The city says it is actively seeking the demolition of dilapidated structures at the Swartley's greenhouse complex at 1820 16th Ave. The business closed a couple of years ago.
The city says it is actively seeking the demolition of dilapidated structures at the Swartley's greenhouse complex at 1820 16th Ave. The business closed a couple of years ago.

STERLING – The city leveled a condemned house on 16th Avenue in recent days.

Last year, officials condemned the house at 1820 16th Ave., declaring it unsafe. For a long time, a tarp had been placed over the run-down roof, which caused much damage inside the house.

It was easy to miss the 16th Avenue house, shaded by large trees.

A month ago, Sauk Valley Media ran a story about the city's plan to demolish the house by the end of June. After reading the story, 18th Avenue resident Don McKee tried to find the house in question. He went by several times before spotting it.

"I barely noticed it," he said.

McKee wondered what the city was doing with the dilapidated greenhouse complex behind Swartley's Florists and Greenhouses, 1706 E. Fifth St., which closed a couple of years ago. He considered that situation worse than the one on 16th Avenue.

The structures have no walls, just frames. Trees and bushes grow inside. The front part of the Swartley's complex, though, appears to be in good condition.

In the last few weeks, the frame for one greenhouse has been taken down.

Amanda Schmidt, the city's building and zoning superintendent, said the city has an open file on Swartley's and is "actively" seeking the demolition of the remaining dilapidated structures.

A permit to demolish three sections of the greenhouses was granted last September, Schmidt said. The owner leveled two of the structures shortly after.
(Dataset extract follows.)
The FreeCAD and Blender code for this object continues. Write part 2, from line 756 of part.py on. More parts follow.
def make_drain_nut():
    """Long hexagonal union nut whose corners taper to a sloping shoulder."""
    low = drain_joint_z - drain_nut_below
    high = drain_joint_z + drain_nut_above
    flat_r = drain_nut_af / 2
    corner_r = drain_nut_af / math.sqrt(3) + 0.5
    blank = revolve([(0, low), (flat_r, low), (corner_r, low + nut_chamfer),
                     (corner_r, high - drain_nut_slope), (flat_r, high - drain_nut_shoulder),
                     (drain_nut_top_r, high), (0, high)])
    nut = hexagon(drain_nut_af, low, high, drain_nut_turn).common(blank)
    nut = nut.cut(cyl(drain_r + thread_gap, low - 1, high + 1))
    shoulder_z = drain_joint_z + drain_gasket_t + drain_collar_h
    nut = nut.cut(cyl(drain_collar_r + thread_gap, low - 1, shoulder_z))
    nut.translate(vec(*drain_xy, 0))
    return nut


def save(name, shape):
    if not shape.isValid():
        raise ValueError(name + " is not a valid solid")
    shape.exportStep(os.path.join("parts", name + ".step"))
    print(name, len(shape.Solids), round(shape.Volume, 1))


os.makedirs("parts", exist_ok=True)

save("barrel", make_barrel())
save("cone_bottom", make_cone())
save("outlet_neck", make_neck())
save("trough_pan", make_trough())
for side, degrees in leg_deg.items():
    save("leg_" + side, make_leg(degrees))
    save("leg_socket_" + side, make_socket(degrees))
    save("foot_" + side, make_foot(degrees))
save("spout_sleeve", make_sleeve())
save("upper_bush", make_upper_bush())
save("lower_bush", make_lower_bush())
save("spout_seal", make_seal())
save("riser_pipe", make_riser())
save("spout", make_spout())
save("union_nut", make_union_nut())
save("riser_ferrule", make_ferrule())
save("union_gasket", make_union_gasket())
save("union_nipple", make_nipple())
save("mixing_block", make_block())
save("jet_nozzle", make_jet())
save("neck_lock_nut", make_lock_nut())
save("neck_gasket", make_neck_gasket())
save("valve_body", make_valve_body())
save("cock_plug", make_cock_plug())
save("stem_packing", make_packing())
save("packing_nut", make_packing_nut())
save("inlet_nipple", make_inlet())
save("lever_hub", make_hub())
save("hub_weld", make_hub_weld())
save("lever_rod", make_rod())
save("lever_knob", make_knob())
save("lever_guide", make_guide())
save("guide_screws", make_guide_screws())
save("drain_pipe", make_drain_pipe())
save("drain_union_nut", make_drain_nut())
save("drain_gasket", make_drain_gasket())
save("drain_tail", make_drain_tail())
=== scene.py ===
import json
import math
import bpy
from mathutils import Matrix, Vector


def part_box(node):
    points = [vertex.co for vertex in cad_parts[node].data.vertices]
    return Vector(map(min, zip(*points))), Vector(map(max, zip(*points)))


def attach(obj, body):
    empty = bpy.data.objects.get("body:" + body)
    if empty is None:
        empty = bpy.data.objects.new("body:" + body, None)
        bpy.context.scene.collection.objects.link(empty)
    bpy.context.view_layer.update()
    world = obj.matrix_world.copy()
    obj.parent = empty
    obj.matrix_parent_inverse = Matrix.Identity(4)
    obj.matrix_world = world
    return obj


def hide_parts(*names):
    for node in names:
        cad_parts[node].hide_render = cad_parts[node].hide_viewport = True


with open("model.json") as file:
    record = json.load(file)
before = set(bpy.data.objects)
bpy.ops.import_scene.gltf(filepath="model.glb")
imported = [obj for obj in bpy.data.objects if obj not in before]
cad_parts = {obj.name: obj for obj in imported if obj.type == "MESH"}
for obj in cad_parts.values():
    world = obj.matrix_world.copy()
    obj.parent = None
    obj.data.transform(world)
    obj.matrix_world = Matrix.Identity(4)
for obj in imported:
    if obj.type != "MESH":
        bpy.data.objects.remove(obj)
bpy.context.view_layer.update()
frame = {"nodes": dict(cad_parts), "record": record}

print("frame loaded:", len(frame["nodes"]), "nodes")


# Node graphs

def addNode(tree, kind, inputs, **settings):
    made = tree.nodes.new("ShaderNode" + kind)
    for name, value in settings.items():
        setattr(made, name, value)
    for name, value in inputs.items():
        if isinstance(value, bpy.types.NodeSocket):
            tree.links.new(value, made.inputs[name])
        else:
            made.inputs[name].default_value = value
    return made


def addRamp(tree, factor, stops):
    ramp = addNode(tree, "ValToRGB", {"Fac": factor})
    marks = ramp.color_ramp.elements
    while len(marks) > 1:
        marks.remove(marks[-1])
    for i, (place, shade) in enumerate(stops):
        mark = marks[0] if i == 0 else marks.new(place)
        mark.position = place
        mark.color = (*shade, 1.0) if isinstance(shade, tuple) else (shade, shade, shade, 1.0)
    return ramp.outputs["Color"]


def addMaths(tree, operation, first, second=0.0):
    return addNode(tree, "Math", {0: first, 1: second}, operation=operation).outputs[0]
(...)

As for comparisons with the 16th Avenue house, Schmidt said, the two situations are "completely" different.

"The house on 16th Avenue has had tarps on the roof for well over 5 years, and during that time, the roof has continued to allow moisture in and has led to an unbelievably large amount of mold to be present in the home," she said in an email. "As such, the house was condemned as unfit for human habitation."

Swartley's, which spanned four generations over more than 100 years, closed in 2004. In 2007, real estate agents Ed and Patty Cox reopened Swartley's. Their manager said he would work to restore the greenhouse complex.

In 2011, the business closed again.

Loren Swartley, who lives near the complex, owns the buildings, which he hopes to demolish this year.

"I have complied with everything the city has told me to do," he said. "They would like to see the buildings down. We agreed."

McKee, who lives near Swartley's, also wants to see the buildings demolished.

"We have to look at this mess all the time," he said.